Stuart is a stimulus presenter in the ‘Broadband Connectivity’ workstream on Day Two. He’ll be talking about the ‘Demand-side Equation in Broadband’. Slingbox is a technology that all telco Broadband execs should fully understand.

Below is the first draft description of Stuart’s presentation. Next week I’ll be looking to de-code this to ensure we have a rich stimulant for our brainstorming:

“In the presentation Sling Media will discuss how the company’s positioned to be a great partner for Telco’s looking to push customers to broadband services as well as bumping them up via tiered services (faster download/upload speeds).

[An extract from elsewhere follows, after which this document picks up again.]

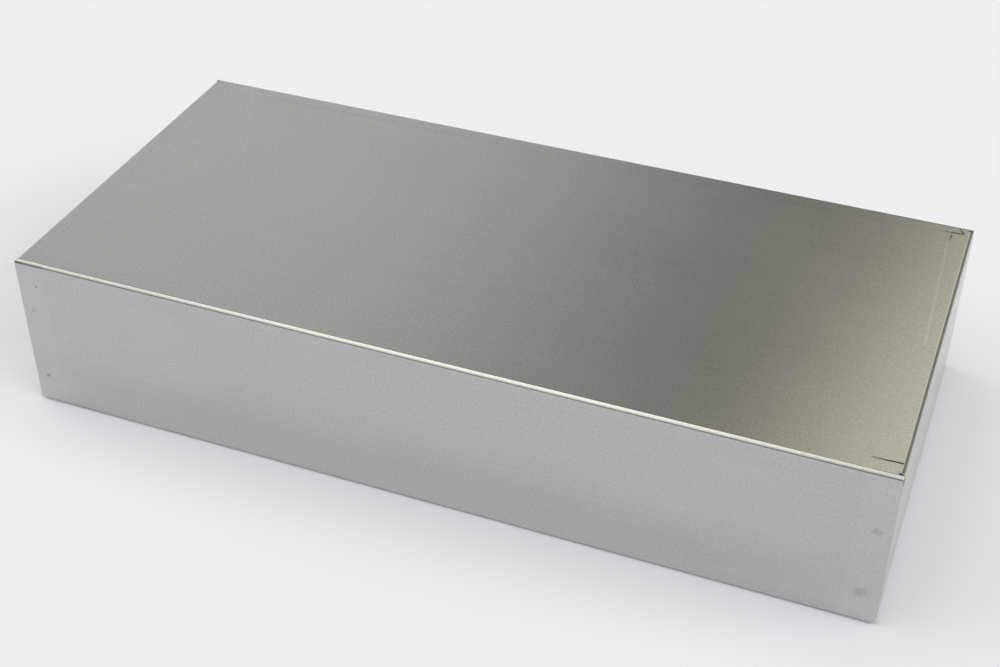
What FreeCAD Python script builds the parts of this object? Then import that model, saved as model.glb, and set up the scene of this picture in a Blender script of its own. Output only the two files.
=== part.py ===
"""Open-bottomed instrument chassis folded from one blank of plain aluminium sheet.

The front wall and the back wall run the full length of the case.  The two end
walls are folded down between them, and each end wall carries an upright tab at
both sides.  A tab turns the corner, lies flat behind the long wall and is held
to it by two spot welds.  Every wall ends in a lip turned inwards along the open
side, mitred where it meets its neighbour, which stiffens the rim and gives a
bottom cover something to screw to.

Frame: origin in the middle of the open side, X along the length, Y towards the
back wall, Z up to the closed top plate.  All sizes are in millimetres.
"""
import FreeCAD
import Part
import os

from FreeCAD import Vector

# ---------------------------------------------------------------- driving sizes
LENGTH = 381.0            # outside, end wall to end wall
WIDTH = 177.8             # outside, front wall to back wall
HEIGHT = 76.2             # rim to the outside of the top plate
SHEET = 1.0               # thickness of the blank
BEND_RADIUS = 1.0         # inside radius of every fold
LIP = 12.7                # width of the lip round the open side, wall thickness included

TAB_WIDTH = 14.0          # reach of a corner tab along the long wall, from the end wall's face
TAB_CLEARANCE = 0.6       # between a tab's ends and the folds above and below it
FAYING_GAP = 0.1          # air between a tab and the long wall that it lies behind
END_SETBACK = 0.3         # raw end of a long wall, and each mitre, short of the end wall's face

RELIEF_DEPTH = 0.5        # how far a corner slit runs into the flat top, past the end fold

NUGGET_DIAMETER = 4.0     # weld metal that joins a tab to its long wall
DIMPLE_DIAMETER = 5.6     # dent that the electrode tips leave on both skins
DIMPLE_DEPTH = 0.12
WELD_INSET = 6.4          # weld centre to the end wall's face
UPPER_WELD_DROP = 25.8    # upper weld centre below the top plate's face
LOWER_WELD_RISE = 16.0    # lower weld centre above the rim

# ------------------------------------------------------------ sizes that follow
OUTER_RADIUS = BEND_RADIUS + SHEET
END_X = LENGTH / 2
WALL_Y = WIDTH / 2
TAB_FACE_Y = WALL_Y - SHEET - FAYING_GAP       # skin of a tab that faces its long wall
END_WALL_Y = TAB_FACE_Y - OUTER_RADIUS         # half width of an end wall, up to the tab fold
LONG_WALL_X = END_X - END_SETBACK              # half length of a long wall
TAB_BOTTOM = OUTER_RADIUS + TAB_CLEARANCE
TAB_TOP = HEIGHT - OUTER_RADIUS - TAB_CLEARANCE
WELD_X = END_X - WELD_INSET
WELD_HEIGHTS = (LOWER_WELD_RISE, HEIGHT - UPPER_WELD_DROP)
CORNERS = ((-1, -1), (1, -1), (1, 1), (-1, 1))  # signs of X and Y, once round the case


def unit(start, end):
    """Direction from one point to another, as a vector of length one."""
    return (end - start).normalize()


def rounded_line(points, radius):
    """Edges of a bent line: straight runs, with a quarter arc at every inner point."""
    edges = []
    start = points[0]
    for corner, following in zip(points[1:-1], points[2:]):
        back = unit(corner, start)
        ahead = unit(corner, following)
        centre = corner + (back + ahead) * radius
        middle = centre + unit(centre, corner) * radius
        before = corner + back * radius
        after = corner + ahead * radius
        edges.append(Part.LineSegment(start, before).toShape())
        edges.append(Part.Arc(before, middle, after).toShape())
        start = after
    edges.append(Part.LineSegment(start, points[-1]).toShape())
    return edges


def folded_section(skin):
    """Cross-section of the sheet, folded square at every inner point of `skin`.

    `skin` lists the sharp corners of the outside skin, in one plane, and all its
    folds turn the same way.  The inside skin runs SHEET away from it, and both
    are rounded about the same centres, so the sheet keeps its thickness.
    """
    runs = [unit(a, b) for a, b in zip(skin, skin[1:])]
    inward = runs[1:] + [runs[-2] * -1]        # each run's normal, into the case
    inside = [skin[0] + inward[0] * SHEET]
    for corner, before, after in zip(skin[1:-1], inward, inward[1:]):
        inside.append(corner + (before + after) * SHEET)
    inside.append(skin[-1] + inward[-1] * SHEET)
    edges = rounded_line(skin, OUTER_RADIUS) + rounded_line(inside, BEND_RADIUS)
    for outer_end, inner_end in ((skin[0], inside[0]), (skin[-1], inside[-1])):
        edges.append(Part.LineSegment(outer_end, inner_end).toShape())
    return Part.Face(Part.Wire(Part.__sortEdges__(edges)))


def centred_box(half_x, half_y, bottom, top):
    """Block centred on the Z axis, between two heights."""
    corner = Vector(-half_x, -half_y, bottom)
    return Part.makeBox(2 * half_x, 2 * half_y, top - bottom, corner)


def mitred_rim(half_length, half_depth, turn):
    """Rim-high prisms over the two mitred strips where one pair of lips may lie.

    The strips run along X, `half_depth` either side of the middle, and are then
    turned about Z.  Their slanting ends follow the corners' diagonals, each set
    back by END_SETBACK, which leaves the slot between neighbouring lips.
    """
    root = half_length - END_SETBACK
    tip = root - LIP
    strips = []
    for side in (-1, 1):
        face = side * half_depth
        edge = side * (half_depth - LIP)
        plan = [Vector(-root, face), Vector(root, face), Vector(tip, edge), Vector(-tip, edge)]
        outline = Part.Face(Part.makePolygon(plan + plan[:1]))
        strips.append(outline.extrude(Vector(0, 0, OUTER_RADIUS)))
    pair = strips[0].fuse(strips[1])
    pair.rotate(Vector(0, 0, 0), Vector(0, 0, 1), turn)
    return pair


def trim_lips(walls, allowed):
    """Keep of the rim, up to the top of its folds, only what lies in `allowed`."""
    rim = centred_box(LENGTH, WIDTH, 0, OUTER_RADIUS)
    return walls.cut(rim.cut(allowed))


def long_walls():
    """Top plate, front wall, back wall and their two lips, as one folded section.

    The flat of the top stops where the end folds begin, so that past this line
    only the front and the back fold run on to the raw ends of their walls.
    """
    skin = [Vector(-LONG_WALL_X, y, z) for y, z in (
        (-WALL_Y + LIP, 0), (-WALL_Y, 0), (-WALL_Y, HEIGHT),
        (WALL_Y, HEIGHT), (WALL_Y, 0), (WALL_Y - LIP, 0))]
    section = folded_section(skin)
    walls = section.extrude(Vector(2 * LONG_WALL_X, 0, 0))
    plate = centred_box(END_X, WALL_Y - OUTER_RADIUS, HEIGHT - SHEET, HEIGHT)
    kept = centred_box(END_X - OUTER_RADIUS - RELIEF_DEPTH, WALL_Y, HEIGHT - SHEET, HEIGHT)
    return trim_lips(walls.cut(plate.cut(kept)), mitred_rim(END_X, WALL_Y, 0))


def end_walls():
    """Top plate, both end walls and their lips, as one folded section.

    It is as wide as an end wall, which leaves a slit between each end fold and
    the long wall's fold beside it.
    """
    skin = [Vector(x, -END_WALL_Y, z) for x, z in (
        (-END_X + LIP, 0), (-END_X, 0), (-END_X, HEIGHT),
        (END_X, HEIGHT), (END_X, 0), (END_X - LIP, 0))]
    section = folded_section(skin)
    walls = section.extrude(Vector(0, 2 * END_WALL_Y, 0))
    return trim_lips(walls, mitred_rim(WALL_Y, END_X, 90))


def corner_tab(side_x, side_y):
    """Upright tab that turns the corner from an end wall to lie behind a long wall."""
    root = END_WALL_Y - SHEET                   # the section starts inside the end wall
    skin = [Vector(side_x * x, side_y * y, TAB_BOTTOM) for x, y in (
        (END_X, root), (END_X, TAB_FACE_Y), (END_X - TAB_WIDTH, TAB_FACE_Y))]
    return folded_section(skin).extrude(Vector(0, 0, TAB_TOP - TAB_BOTTOM))


def weld_nugget(side_x, side_y, height):
    """Disc of weld metal from the middle of the long wall to the middle of the tab."""
    start = Vector(side_x * WELD_X, side_y * (WALL_Y - SHEET / 2), height)
    depth = SHEET + FAYING_GAP
    return Part.makeCylinder(NUGGET_DIAMETER / 2, depth, start, Vector(0, -side_y, 0))


def weld_dimples(side_x, side_y, height):
    """The two shallow dents of one weld, each cut by a short plug with a rounded tip.

    The tip is the part of a ball that dips DIMPLE_DEPTH below the skin.
    """
    rim_radius = DIMPLE_DIAMETER / 2
    ball_radius = (rim_radius ** 2 + DIMPLE_DEPTH ** 2) / (2 * DIMPLE_DEPTH)
    outwards = Vector(0, side_y, 0)
    plugs = []
    for y, away in ((WALL_Y, outwards), (TAB_FACE_Y - SHEET, outwards * -1)):
        on_skin = Vector(side_x * WELD_X, side_y * y, height)
        ball = Part.makeSphere(ball_radius, on_skin + away * (ball_radius - DIMPLE_DEPTH))
        barrel = Part.makeCylinder(DIMPLE_DIAMETER, SHEET, on_skin - away * SHEET / 2, away)
        plugs.append(ball.common(barrel))
    return plugs


def chassis():
    """The folded and welded chassis as one solid."""
    body = long_walls().fuse(end_walls())
    body = body.fuse([corner_tab(*signs) for signs in CORNERS])
    welds = [(*signs, height) for signs in CORNERS for height in WELD_HEIGHTS]
    body = body.fuse([weld_nugget(*weld) for weld in welds]).removeSplitter()
    return body.cut([plug for weld in welds for plug in weld_dimples(*weld)])


def main():
    os.makedirs("parts", exist_ok=True)
    shape = chassis()
    box = shape.optimalBoundingBox(True, False)
    print("chassis: %d solid, valid %s" % (len(shape.Solids), shape.isValid()))
    print("box %.2f x %.2f x %.2f mm" % (box.XLength, box.YLength, box.ZLength))
    print("volume %.0f mm3, %d faces" % (shape.Volume, len(shape.Faces)))
    shape.exportStep("parts/chassis.step")


main()
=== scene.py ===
# %% [markdown]
# # A folded aluminium chassis
# The object is an open-bottomed instrument chassis.  It was one flat blank of
# aluminium sheet, and a press brake folded it into a box.  This lesson keeps to
# that order: it draws the blank, folds it with a formula, gives it a thickness,
# and then spends most of its nodes on what bare rolled metal looks like.
#
# First the fixed frame comes in.  It is the measured part, and every position
# below is taken from it.

# %% Load the frame
import math

import bpy
import numpy as np
from mathutils import Matrix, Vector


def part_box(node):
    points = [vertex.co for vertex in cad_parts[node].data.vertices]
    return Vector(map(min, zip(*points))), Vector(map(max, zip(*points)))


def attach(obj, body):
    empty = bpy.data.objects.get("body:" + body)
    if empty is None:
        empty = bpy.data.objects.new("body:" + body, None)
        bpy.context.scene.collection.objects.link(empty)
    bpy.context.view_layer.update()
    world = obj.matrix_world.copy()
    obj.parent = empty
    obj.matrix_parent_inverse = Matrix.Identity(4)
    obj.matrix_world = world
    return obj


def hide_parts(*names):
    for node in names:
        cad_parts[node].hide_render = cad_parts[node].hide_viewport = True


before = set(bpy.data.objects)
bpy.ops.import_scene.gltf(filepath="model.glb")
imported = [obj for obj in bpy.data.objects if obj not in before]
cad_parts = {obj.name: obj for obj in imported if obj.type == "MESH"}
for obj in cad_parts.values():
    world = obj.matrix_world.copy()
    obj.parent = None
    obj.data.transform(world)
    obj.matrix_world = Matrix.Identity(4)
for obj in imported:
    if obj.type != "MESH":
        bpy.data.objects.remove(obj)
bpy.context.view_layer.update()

LOW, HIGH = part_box("chassis")
print("chassis runs from %s to %s metres" % (tuple(round(v, 4) for v in LOW),
                                             tuple(round(v, 4) for v in HIGH)))

# %% [markdown]
# ## The sizes that a sheet-metal worker would ask for
# The outside size comes from the frame.  The rest is the sheet's own: how thick
# it is, how tightly it was folded, how far the lips and the corner tabs reach,
# and where the spot welds sit.  Everything is in metres.

# %% Sizes
MM = 0.001
END_X, WALL_Y, HEIGHT = HIGH.x, HIGH.y, HIGH.z
SHEET = 1.0 * MM            # thickness
FOLD = 2.0 * MM             # outside radius of every fold
LIP = 12.7 * MM             # return lip round the open side
TAB = 14.0 * MM             # reach of a corner tab behind the long wall
SETBACK = 0.3 * MM          # raw wall ends and mitres, short of the end face
TAB_SKIN_Y = WALL_Y - SHEET - 0.1 * MM
END_HALF = TAB_SKIN_Y - FOLD            # half width of an end wall
LONG_HALF = END_X - SETBACK             # half length of a long wall
FLAT_X = END_X - FOLD                   # where the end folds begin
FLAT_Y = WALL_Y - FOLD                  # where the long folds begin
SLIT_X = FLAT_X - 0.5 * MM              # the corner slits run in to here
ARC = FOLD * math.pi / 2                # sheet that one quarter turn uses up
DROP = HEIGHT - 2 * FOLD                # straight part of a wall
WELD_X = END_X - 6.4 * MM
WELD_Z = (16.0 * MM, 50.4 * MM)
print("a wall is flat for %.1f mm between its folds" % (DROP / MM))

# %% [markdown]
# ## Folding with a formula
# A press brake turns a strip of sheet down by a quarter circle, leaves it
# straight for a while, and may then turn it again.  So the place of a point
# depends only on how far along the strip it lies.  The function below walks that
# distance for a whole array of points at once: it spends it on a turn, then on a
# straight run, then on the next turn.  It also returns the direction that the
# outside skin faces, which is what gives the sheet its other skin later.

# %% The fold formula
def fold(distance, runs):
    """Follow a strip round its folds.

    Each run starts with a quarter turn of radius FOLD.  Turning by an angle p from
    heading a moves a point by FOLD * (sin(a + p) - sin a) ahead and by
    FOLD * (cos(a + p) - cos a) upwards; a straight stretch d moves it by d * cos a
    ahead and by -d * sin a upwards.  The skin faces (sin a, cos a).
    """
    left = np.asarray(distance, float).copy()
    ahead, up, heading = np.zeros_like(left), np.zeros_like(left), np.zeros_like(left)
    start = 0.0
    for run in runs:
        turn = np.clip(left / FOLD, 0, math.pi / 2)
        ahead += FOLD * (np.sin(start + turn) - math.sin(start))
        up += FOLD * (np.cos(start + turn) - math.cos(start))
        heading += turn
        left = np.maximum(left - ARC, 0)
        start += math.pi / 2
        straight = np.minimum(left, run)
        ahead += straight * math.cos(start)
        up -= straight * math.sin(start)
        left = np.maximum(left - run, 0)
    return ahead, up, np.sin(heading), np.cos(heading)


def lines(start, *stretches):
    """Grid lines from `start` on: each stretch is (end, spacing), and is cut evenly."""
    cuts = []
    for end, gap in stretches:
        cuts.append(np.linspace(start, end, 1 + max(1, round((end - start) / gap))))
        start = end
    return np.unique(np.round(np.concatenate(cuts), 8))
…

We can all agree that broadband usage is increasing, but what is driving adoption of more than just introductory levels of broadband? Certainly faster download speeds are great for music or video downloads, but the average consumer who just uses broadband for surfing the web or email is not going to look for faster downloads.

However, Slingbox drives the adoption of “Turbo Broadband” services given the fact the Slingbox uses the upload capacity of your broadband connection to deliver your home TV or video signal to you wherever you are in the world.

Slingbox in Europe is moving into the market of mobile TV on handsets as it has done already in the U.S. The novelty of having mobile video or live mobile television on a handset has worn off as mobile TV is now appealing to a small percentage of early adopters. What will drive adoption of handsets capable of displaying mobile TV and services capable of delivering mobile TV is content that is familiar and relevant to that customer. What will drive the adoption of broadband services on mobile handsets is compelling applications that justify much higher monthly services and actually use the large “pipe” that is now available to consumers.

This means mobile TV has to be familiar to the customer and relevant to that customer. We believe customers expect the content and the ability to control and manipulate that content on their home TV to be the same on a mobile phone. If you have a more robust home TV set-up like a DVR or Video on Demand or Pay Per View, you should be able to watch a recorded show, pause live TV, cue a recording if you forgot to at home, etc. on your mobile phone.

Finally Sling Media will discuss when the next leap forward will take place (is it happening now?) and how the traditional broadcast models have already changed and will continue to evolve as companies look to monetize these new distribution models. We’ll discuss how each part of the mobile TV food chain (carriers, handset manufacturers, Consumer Electronics companies, content owners and content distributors) can be successful in this market.

The Slingbox is an additive technology and also a convergence technology. That’s why it does not replace competitive offerings, but rather it will drive the adoption of upgraded and new technologies that will benefit other members of the mobile TV/video food chain.”